The Yukon database, which will run on both 64-bit and 32-bit hardware, will focus on several themes: programmability, deep XML support, the company's Common Language Runtime environment for functioning with multiple programming languages, business intelligence, scalability, and self-tuning functionality. Users would have to wait several months to a year for general release of Yukon.
Microsoft also will focus on "serviceability," to minimise unplanned down time for chores such as applying service packs. Maintenance will be performed while the database is still online.
Another key feature planned is support for XQuery, to enable use of single queries for accessing XML and relational data.
In business intelligence, Microsoft is focusing on new data warehousing capabilities and algorithms to boost data mining, Tullis said. More algorithms will be added to enable users to deploy the database to draw conclusions about business results, she said.
The company's end-to-end data warehousing focus for the product means users will be able to pull data from multiple sources and deploy new schemas for warehousing.
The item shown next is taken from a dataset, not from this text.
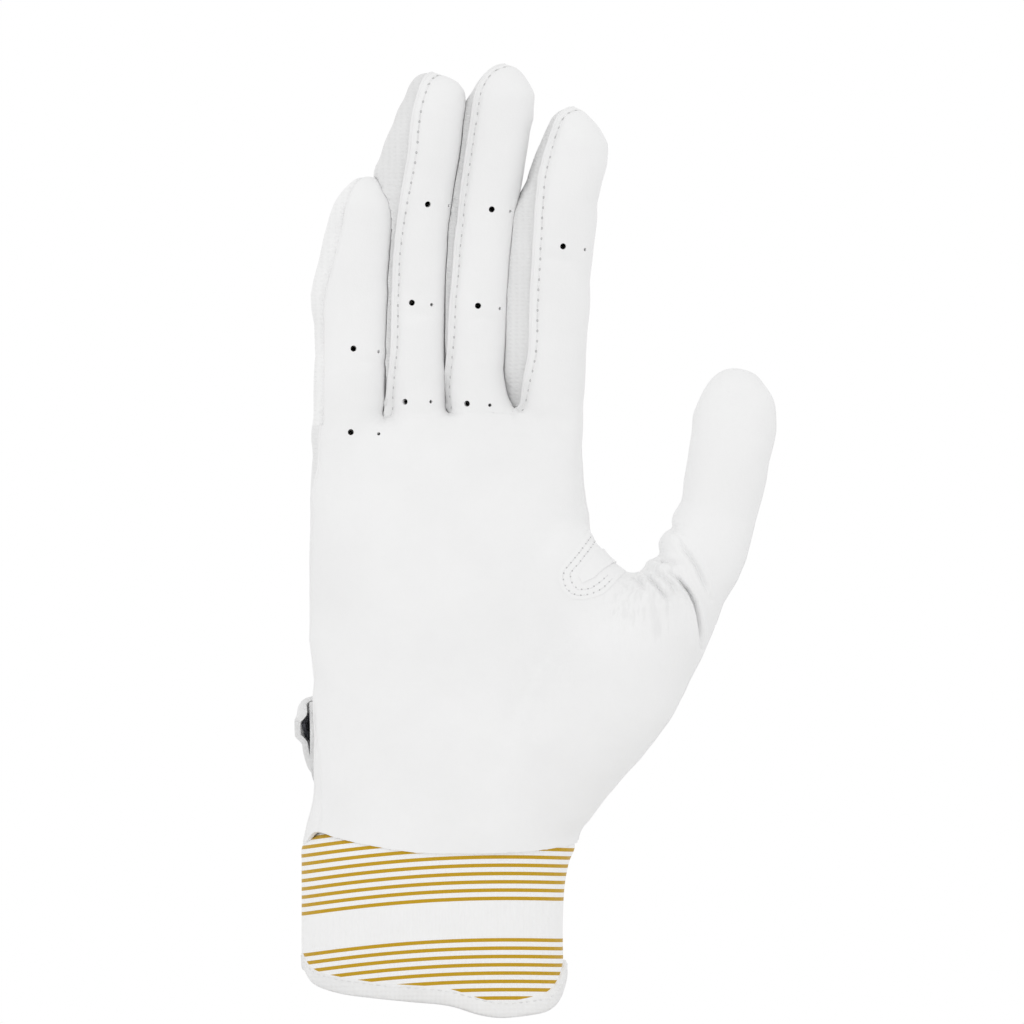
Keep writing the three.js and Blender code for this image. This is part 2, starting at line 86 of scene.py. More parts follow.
# up, across, wide, deep: shares of the height above the hem and of the half sizes
HAND_SHARES = (
    (-0.1, 0.01, 1.045, 1.54),
    (0.09, 0.09, 0.978, 1.42),
    (0.22, 0.095, 0.985, 1.27),
    (0.45, 0.1, 1.005, 1.1),
    (0.7, 0.09, 1, 1),
    (0.89, 0.09, 0.985, 0.86),
    (0.99, 0.09, 0.955, 0.68),
    (1.01, 0.09, 0.91, 0.5),
)
CUFF_SHARES = (
    (-0.3, 0.02, 1.01, 1.02),
    (0.2, -0.018, 1, 1),
    (0.6, -0.018, 1.002, 0.99),
    (0.8, 0, 1.02, 1),
    (0.91, 0.028, 1.042, 1),
    (1, 0.05, 0.975, 0.955),
    (1.14, 0.055, 0.955, 0.935),
)
RIM_SHARES = (
    (-1, 0.85), (-0.93, 0.47), (-0.74, 0.22), (-0.5, 0.1), (-0.2, -0.01), (0.1, -0.12), (0.36, -0.4),
    (0.55, -0.47), (0.8, -0.35), (0.9, -0.14), (0.965, 0.25), (1, 0.75),
)
# across and up: the lower edge of the leather, in shares of the hand's half width and of the hem's height
HEM_SHARES = (
    (-1.05, 0.97), (-0.96, 0.99), (-0.87, 1.07), (-0.72, 1.035), (-0.49, 0.99), (-0.14, 0.944), (0.18, 0.937),
    (0.5, 0.939), (0.83, 0.963), (1.1, 1.01),
)

THUMB_HALF_WIDTH = 11.2
THUMB_HALF_DEPTH = 10.4
THUMB_REACH = 79.8
THUMB_RISE = 164.3
# across, back, up, wide, deep
THUMB_SHARES = (
    (0.125, -0.19, 0.207, 1.45, 1.45),
    (0.432, -0.58, 0.414, 1.5, 1.5),
    (0.62, -0.77, 0.536, 1.54, 1.36),
    (0.792, -0.865, 0.6475, 1.07, 1.14),
    (0.917, -0.865, 0.773, 0.89, 0.92),
    (0.976, -0.77, 0.901, 0.95, 0.93),
    (1, -0.67, 1, 0, 0),
)
THUMB_TILT = 35
THUMB_FOLD = Vector((0.777 * THUMB_REACH, -0.865 * THUMB_HALF_DEPTH, 0.654 * THUMB_RISE))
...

Also planned for inclusion in Yukon is SQL Server Notification Services, a platform for developing and deploying database applications that enable users to subscribe to informational updates. This feature is available as a separate download for SQL Server users.
Yukon will have both 64- and 32-bit capabilities.
SQL Server 64-bit will increase the amount of addressable memory in the database. This database, Tullis said, would appeal to people in Web commerce who need solutions that really need to handle spikes in traffic or concurrent users or transactions.